## Dataset excerpt
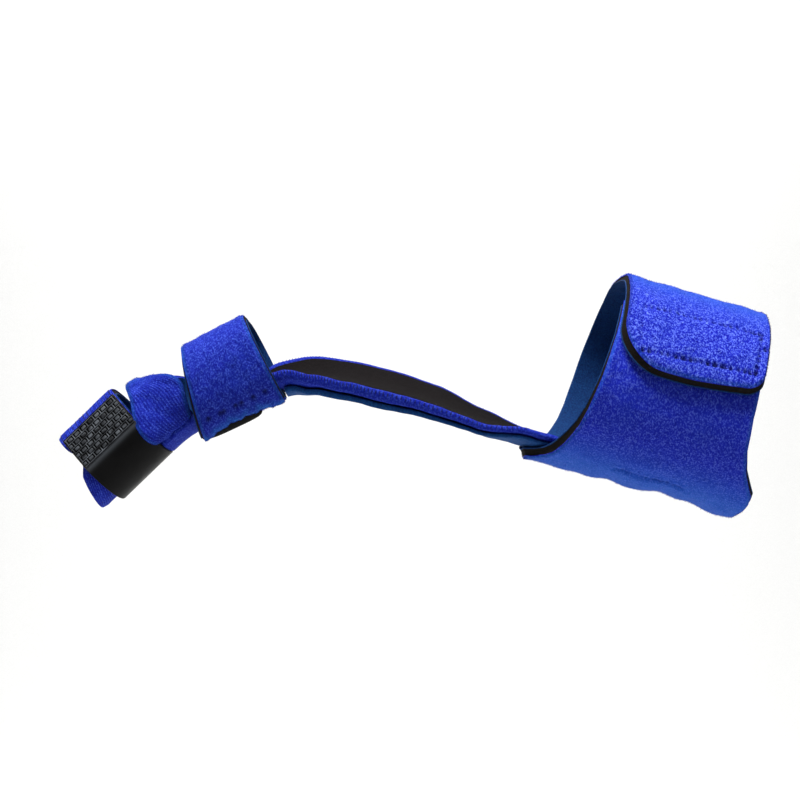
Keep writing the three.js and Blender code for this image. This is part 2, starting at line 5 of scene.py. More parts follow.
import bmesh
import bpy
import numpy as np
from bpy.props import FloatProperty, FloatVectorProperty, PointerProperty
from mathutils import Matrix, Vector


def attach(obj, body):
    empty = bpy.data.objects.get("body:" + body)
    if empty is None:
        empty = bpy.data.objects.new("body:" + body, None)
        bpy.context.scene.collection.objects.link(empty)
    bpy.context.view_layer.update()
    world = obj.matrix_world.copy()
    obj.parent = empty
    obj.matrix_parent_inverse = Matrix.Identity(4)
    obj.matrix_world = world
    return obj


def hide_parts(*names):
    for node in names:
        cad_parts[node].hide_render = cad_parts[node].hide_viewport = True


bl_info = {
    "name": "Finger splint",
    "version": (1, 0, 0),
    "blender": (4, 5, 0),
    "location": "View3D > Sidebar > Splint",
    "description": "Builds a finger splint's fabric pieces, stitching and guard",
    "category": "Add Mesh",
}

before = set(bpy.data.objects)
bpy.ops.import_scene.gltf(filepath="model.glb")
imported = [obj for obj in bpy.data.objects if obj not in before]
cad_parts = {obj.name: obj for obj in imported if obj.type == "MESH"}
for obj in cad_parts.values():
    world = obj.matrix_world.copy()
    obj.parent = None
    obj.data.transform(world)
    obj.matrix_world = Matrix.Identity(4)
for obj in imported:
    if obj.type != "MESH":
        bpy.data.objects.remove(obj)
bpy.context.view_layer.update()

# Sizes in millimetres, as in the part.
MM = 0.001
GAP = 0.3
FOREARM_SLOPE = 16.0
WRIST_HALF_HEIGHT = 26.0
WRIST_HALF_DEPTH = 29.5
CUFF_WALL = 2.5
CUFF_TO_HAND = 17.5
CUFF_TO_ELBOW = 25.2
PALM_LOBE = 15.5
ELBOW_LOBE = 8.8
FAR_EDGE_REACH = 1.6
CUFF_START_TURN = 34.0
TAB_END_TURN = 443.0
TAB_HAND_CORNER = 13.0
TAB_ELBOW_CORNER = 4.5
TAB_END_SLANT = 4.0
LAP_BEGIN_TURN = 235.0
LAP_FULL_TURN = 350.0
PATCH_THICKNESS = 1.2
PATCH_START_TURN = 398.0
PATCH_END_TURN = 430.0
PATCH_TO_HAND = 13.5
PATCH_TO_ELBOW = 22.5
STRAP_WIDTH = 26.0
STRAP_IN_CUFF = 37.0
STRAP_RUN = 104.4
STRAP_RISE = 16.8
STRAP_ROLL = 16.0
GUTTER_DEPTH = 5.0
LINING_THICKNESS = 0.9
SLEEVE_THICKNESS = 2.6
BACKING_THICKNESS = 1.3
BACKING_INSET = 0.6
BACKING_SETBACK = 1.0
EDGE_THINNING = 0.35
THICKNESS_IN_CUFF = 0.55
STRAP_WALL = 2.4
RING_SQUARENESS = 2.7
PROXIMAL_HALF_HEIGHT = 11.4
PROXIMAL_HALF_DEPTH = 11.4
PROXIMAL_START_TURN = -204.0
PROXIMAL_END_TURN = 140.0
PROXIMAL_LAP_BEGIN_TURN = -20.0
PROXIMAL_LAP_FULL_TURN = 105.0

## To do
Extract the complete listing above, reproducing each line exactly.

## Output for this task
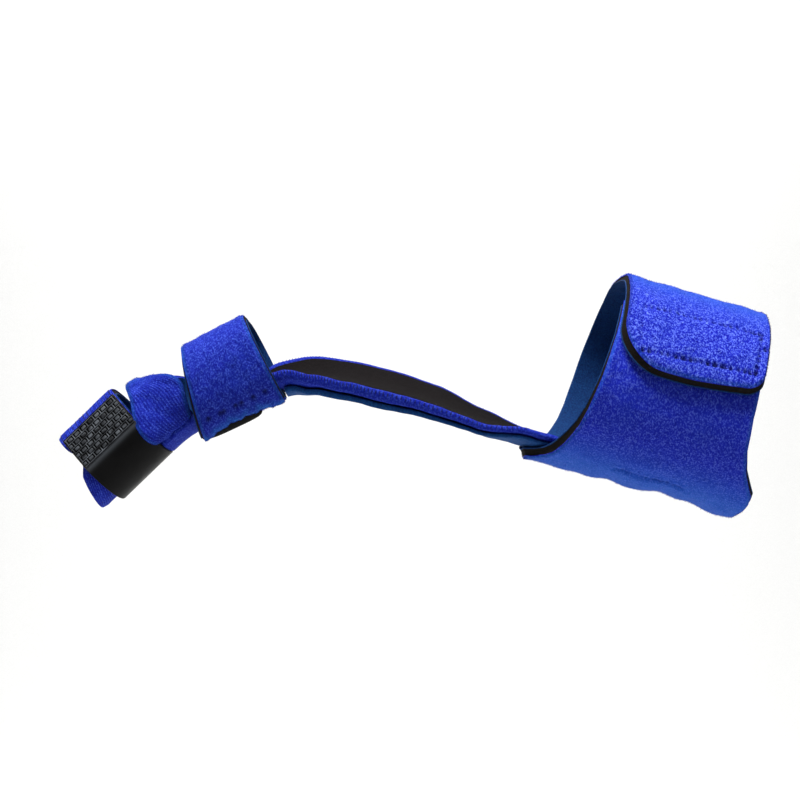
Keep writing the three.js and Blender code for this image. This is part 2, starting at line 5 of scene.py. More parts follow.
import bmesh
import bpy
import numpy as np
from bpy.props import FloatProperty, FloatVectorProperty, PointerProperty
from mathutils import Matrix, Vector


def attach(obj, body):
    empty = bpy.data.objects.get("body:" + body)
    if empty is None:
        empty = bpy.data.objects.new("body:" + body, None)
        bpy.context.scene.collection.objects.link(empty)
    bpy.context.view_layer.update()
    world = obj.matrix_world.copy()
    obj.parent = empty
    obj.matrix_parent_inverse = Matrix.Identity(4)
    obj.matrix_world = world
    return obj


def hide_parts(*names):
    for node in names:
        cad_parts[node].hide_render = cad_parts[node].hide_viewport = True


bl_info = {
    "name": "Finger splint",
    "version": (1, 0, 0),
    "blender": (4, 5, 0),
    "location": "View3D > Sidebar > Splint",
    "description": "Builds a finger splint's fabric pieces, stitching and guard",
    "category": "Add Mesh",
}

before = set(bpy.data.objects)
bpy.ops.import_scene.gltf(filepath="model.glb")
imported = [obj for obj in bpy.data.objects if obj not in before]
cad_parts = {obj.name: obj for obj in imported if obj.type == "MESH"}
for obj in cad_parts.values():
    world = obj.matrix_world.copy()
    obj.parent = None
    obj.data.transform(world)
    obj.matrix_world = Matrix.Identity(4)
for obj in imported:
    if obj.type != "MESH":
        bpy.data.objects.remove(obj)
bpy.context.view_layer.update()

# Sizes in millimetres, as in the part.
MM = 0.001
GAP = 0.3
FOREARM_SLOPE = 16.0
WRIST_HALF_HEIGHT = 26.0
WRIST_HALF_DEPTH = 29.5
CUFF_WALL = 2.5
CUFF_TO_HAND = 17.5
CUFF_TO_ELBOW = 25.2
PALM_LOBE = 15.5
ELBOW_LOBE = 8.8
FAR_EDGE_REACH = 1.6
CUFF_START_TURN = 34.0
TAB_END_TURN = 443.0
TAB_HAND_CORNER = 13.0
TAB_ELBOW_CORNER = 4.5
TAB_END_SLANT = 4.0
LAP_BEGIN_TURN = 235.0
LAP_FULL_TURN = 350.0
PATCH_THICKNESS = 1.2
PATCH_START_TURN = 398.0
PATCH_END_TURN = 430.0
PATCH_TO_HAND = 13.5
PATCH_TO_ELBOW = 22.5
STRAP_WIDTH = 26.0
STRAP_IN_CUFF = 37.0
STRAP_RUN = 104.4
STRAP_RISE = 16.8
STRAP_ROLL = 16.0
GUTTER_DEPTH = 5.0
LINING_THICKNESS = 0.9
SLEEVE_THICKNESS = 2.6
BACKING_THICKNESS = 1.3
BACKING_INSET = 0.6
BACKING_SETBACK = 1.0
EDGE_THINNING = 0.35
THICKNESS_IN_CUFF = 0.55
STRAP_WALL = 2.4
RING_SQUARENESS = 2.7
PROXIMAL_HALF_HEIGHT = 11.4
PROXIMAL_HALF_DEPTH = 11.4
PROXIMAL_START_TURN = -204.0
PROXIMAL_END_TURN = 140.0
PROXIMAL_LAP_BEGIN_TURN = -20.0
PROXIMAL_LAP_FULL_TURN = 105.0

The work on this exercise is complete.